Given that landlords had contended that the 50% non-residential ceiling and mandatory leaseback reforms would give rise to similar adverse effects, these paragraphs should be read together with [143] – [146] of the IA.

519.

Once again, the IA adopted the carefully reasoned proposals of the Law Commission in its Enfranchisement Report [5.154]-[5.155], on the basis that this would render collective enfranchisement more achievable while ensuring fairness to landlords in the form of a valuable 999-year lease for non-participating flats.

520.

We consider that the Government and legislature were entitled to proceed on the basis of those assessments which represented adjustments to the existing collective enfranchisement scheme derived from practical experience of its operation, for which careful and persuasive justifications were offered. Further, we note that these measures were aimed at removing obstacles to freehold enfranchisement in multi-tenanted buildings.
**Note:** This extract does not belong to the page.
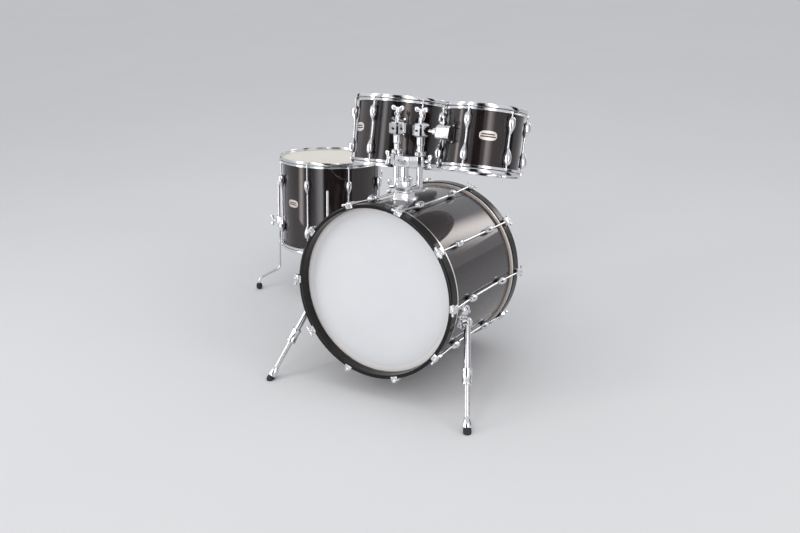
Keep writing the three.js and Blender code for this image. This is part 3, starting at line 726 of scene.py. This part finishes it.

If, as we have concluded, the terms on which the transfer of freeholds or grants of extended leaseholds by landlords will now take place are A1P1 compliant as a means of addressing the inherent unfairness of leasehold as a model of property ownership and the resultant imbalance of power in the landlord-tenant relationship, then we do not see how the removal of obstacles to tenants exercising those (ex hypothesi) A1P1-compliant rights of enfranchisement can have the effect of rendering the scheme incompatible with A1P1.

521.

In summary, even taking into account these additional measures, we remain of the view that the three measures under challenge are compatible with A1P1. The claimants’ cumulative challenge does not affect our conclusion that the measures represent a proportionate remedial response to the imbalance between landlords and tenants for all enfranchisable leaseholds and to the wasting asset problem.